Sin reformas sustanciales, la democracia no terminará de establecerse

Ecuador, pese a más de cuatro décadas de esfuerzos, no es ajeno a la crisis de legitimidad que enfrentan las democracias a escala global. Superarla requerirá reformas profundas.
Ecuador, pese a más de cuatro décadas de esfuerzos, no es ajeno a la crisis de legitimidad que enfrentan las democracias a escala global. Superarla requerirá reformas profundas.

La democracia no ha conseguido establecerse verdaderamente en el país. Esto puede cambiar, pero para ello se requiere tanto resucitar instituciones del pasado como verdaderas reformas económicas.

“Lo que hemos vivido desde 1979 hasta hoy es un intento fallido de establecer la democracia en Ecuador”, asegura Paolo Moncagatta, decano del Colegio de Ciencias Sociales y Humanidades de la Universidad San Francisco de Quito. Aunque destaca la esperanza y la entrega que caracterizaron al país y su clase política en los primeros años del retorno a la democracia, bajo un riguroso sistema de partidos, enfatiza que más pesaron otros factores, que han terminado sepultando la confianza en el sistema.

El primero fue el tradicional personalismo del sistema político ecuatoriano, la incorregible debilidad por los caudillos. El sistema de partidos, que había sido cuidadosamente diseñado para prevenir ese mal, fue paulatinamente socavado hasta que, finalmente, ya no quedan tiendas ideológicas, sino feudos personales. Hoy, explica Moncagatta, los partidos en su mayoría ya no son escuelas de formación de cuadros ni generadores de alternativas para el país fieles a una visión política, sino simples organizaciones de ideología difusa y bajísima militancia, que no dudan incluso en ponerse al servicio de políticos improvisados que, por mero trámite, requieren una afiliación. En ese mismo fenómeno, añade, se encuadra el expresidente Rafael Correa, cuyo accionar, según Moncagatta, sí provocó un debilitamiento de la democracia ecuatoriana más profundo y duradero de lo que se había visto antes; paradójicamente, señala, dicho mandatario conquistó el poder por medio de vías democráticas que luego, una vez posesionado, buscó sabotear.

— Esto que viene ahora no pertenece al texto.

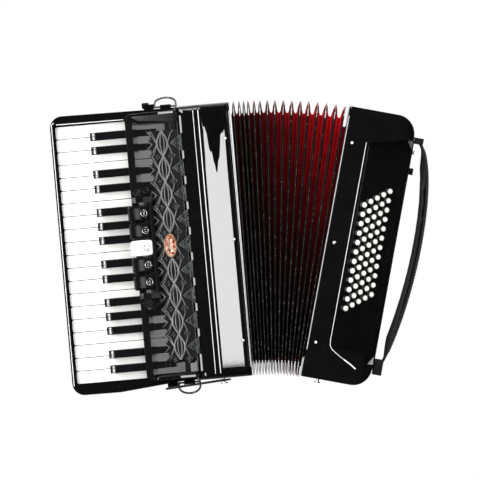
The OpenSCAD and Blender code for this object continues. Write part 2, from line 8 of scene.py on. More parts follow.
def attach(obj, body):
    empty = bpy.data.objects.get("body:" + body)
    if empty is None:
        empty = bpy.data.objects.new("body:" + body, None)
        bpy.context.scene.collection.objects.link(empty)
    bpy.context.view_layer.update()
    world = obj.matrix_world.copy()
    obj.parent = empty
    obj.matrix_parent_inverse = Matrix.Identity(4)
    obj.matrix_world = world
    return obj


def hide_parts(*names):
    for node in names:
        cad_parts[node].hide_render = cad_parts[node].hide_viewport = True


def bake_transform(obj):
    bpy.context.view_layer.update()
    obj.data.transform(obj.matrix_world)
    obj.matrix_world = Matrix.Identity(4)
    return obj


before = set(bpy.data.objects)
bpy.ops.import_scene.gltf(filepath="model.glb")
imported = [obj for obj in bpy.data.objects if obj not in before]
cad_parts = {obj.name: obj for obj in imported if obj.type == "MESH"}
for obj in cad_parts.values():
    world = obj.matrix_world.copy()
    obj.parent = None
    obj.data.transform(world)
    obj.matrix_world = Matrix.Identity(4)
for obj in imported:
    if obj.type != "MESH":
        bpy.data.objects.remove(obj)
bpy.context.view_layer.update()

MM = 0.001

# ------------ dimensions of the instrument

BODY_H = 398
BODY_D = 188
FRONT_Y = -BODY_D / 2
BACK_Y = BODY_D / 2
FOLD_PITCH = 4.4
FOLD_DEPTH = 26
FRAME_T = 3.2
FAN_ANGLE = 15.3
SECTIONS = 8
SECTION_W = 2 * FOLD_PITCH
CLOSED_W = 2 * FRAME_T + SECTIONS * SECTION_W
# How much of the fan's angle lies before each section; the last share is the bass box
SECTION_SHARE = (0, 0.078, 0.118, 0.196, 0.32, 0.471, 0.621, 0.784, 0.961, 1)
BASS_PIVOT_X = 47.8
REGISTER_MID_Z = 198
REGISTER_PITCH = 25
KEY_REAR_VISIBLE_X = -146
PIN_HEIGHTS = (52, 199, 346)
NAIL_Y = -94.7


# ------------ placing things

def swing(x, degrees):
    """Turn about the lower edge of the bellows at x, as the fan opens."""
    pivot = Matrix.Translation((x, 0, 0))
    return pivot @ Matrix.Rotation(radians(degrees), 4, "Y") @ pivot.inverted()


def hinge_x(k):
    return FRAME_T + (k - 1) * SECTION_W


def joint_angle(k):
    return FAN_ANGLE * (SECTION_SHARE[k] - SECTION_SHARE[k - 1])


def section_matrix(k):
    """Where bellows section k stands in the fan; section 0 is the treble box."""
    m = Matrix.Identity(4)
    for j in range(1, k + 1):
        m = m @ swing(hinge_x(j), joint_angle(j))
    return m


IN_PLACE = Matrix.Identity(4)
ON_BASS = swing(BASS_PIVOT_X, FAN_ANGLE) @ Matrix.Translation((CLOSED_W, 0, 0))
SECTION_M = [section_matrix(k) for k in range(SECTIONS + 1)]


def ride(obj, body, slot, *replaced):
    """Let obj move with a body and hide the CAD nodes that it stands for; slot is not used."""
    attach(obj, body)
    if replaced:
        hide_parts(*replaced)


def on_treble(obj, slot, *replaced):
    ride(obj, "treble", slot, *replaced)


# ------------ materials

def put(thing, **settings):
    for name, value in settings.items():
        setattr(thing, name, value)
    return thing


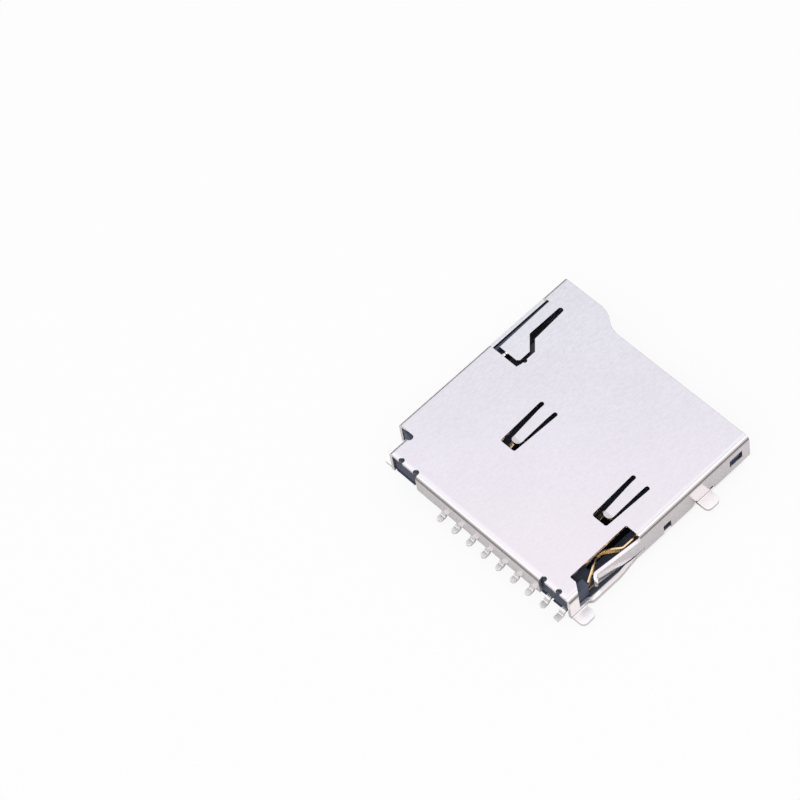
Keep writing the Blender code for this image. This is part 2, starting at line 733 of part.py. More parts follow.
def make_base(parts, tools, plastic):
    """The moulded base: floor, walls, pegs, contact slots, slider lane and spring channel."""
    half = BASE_HALF
    ledge = half + LEDGE_OUT
    step = BASE_STEP_HALF
    main = FRONT + FRONT_SETBACK
    lip = LIP + FRONT_SETBACK
    lane_front = BOSS_FRONT - CLEAR
    lane_rear = SLIDER_REAR + TRAVEL + CLEAR
    arm_rear = ARM_FRONT + ARM_THICK + TRAVEL + ARM_GAP
    nose = SPRING_X - SPRING_WINDOW_WIDTH / 2
    base = plate("base_housing", base_outline(half, half), 0, FLOOR, parts)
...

Para Moncagatta, construir un verdadero sistema democrático en el país —vacunado contra caudillos y autoritarios, y que asegure que los próximos cuarenta años serán mejores—  requiere reformas de diversa índole. Primero, está lo institucional; asegura que debe reformarse el Código de la Democracia para volver a un sistema de partidos fuertes, ideológicos, que reinstauren una cultura de formación política puertas adentro y garanticen la calidad de la participación política.

En segundo lugar, Moncagatta no duda al afirmar que se requiere una verdadera clase política profesional en el país. Está de acuerdo en que sea bien pagada y enteramente dedicada a su función, pero se requiere mejorar sustancialmente su formación. Ello requiere un esfuerzo de parte del sistema educativo, de los partidos y del Estado, pero también de los propios aspirantes a políticos. La costumbre de incursionar como un advenedizo en la política, empujado por la fama y las conquistas en otras esferas, para llegar directamente a puestos determinantes como presidente o legislador, no puede continuar; los futuros políticos de talla nacional deben comenzar desempeñándose y formándose a nivel local, progresando paulatinamente conforme avanza su comprensión del Estado y de su oficio.

Por último, se requieren también transformaciones socioeconómicas sin las cuales, según Moncagatta, la democracia resulta inviable. No se puede proseguir con la exclusión de importantes sectores de la población —entre los que destaca a la población indígena, la cual pese a ser la más organizada políticamente, sigue sin ser efectivamente incorporada al sistema político, y al inmenso sector precarizado de jóvenes urbanos desempleados, sin acceso real a los servicios públicos—. Se requiere una disminución real de la desigualdad económica hasta niveles tolerables en una democracia y, sobre todo, impulsar la verdadera presencia del Estado y de los servicios públicos en todos los rincones del país.

Según Moncagatta, mientras el país se niegue a asumir la peligrosidad de sus propios demonios que amenazan a la democracia —como el caudillismo, la carencia de una clase política educada, la desigualdad extrema o la falta de presencia del Estado— y conducir un esfuerzo coordinado institucional contra ellos, sobran los motivos para el pesimismo, especialmente en el delicado momento global de crisis de las grandes democracias. Frente a ello, juzga que es importante que todo ciudadano recuerde que no es necesario llegar a la Presidencia para ejercer y mejorar la política; manejar una cultura de diálogo, consensos, debate constructivo y respeto al derecho ajeno y los acuerdos, aunque sea a nivel de barrio, ya implica sembrar una nueva cultura política que, a la larga, también hará la diferencia.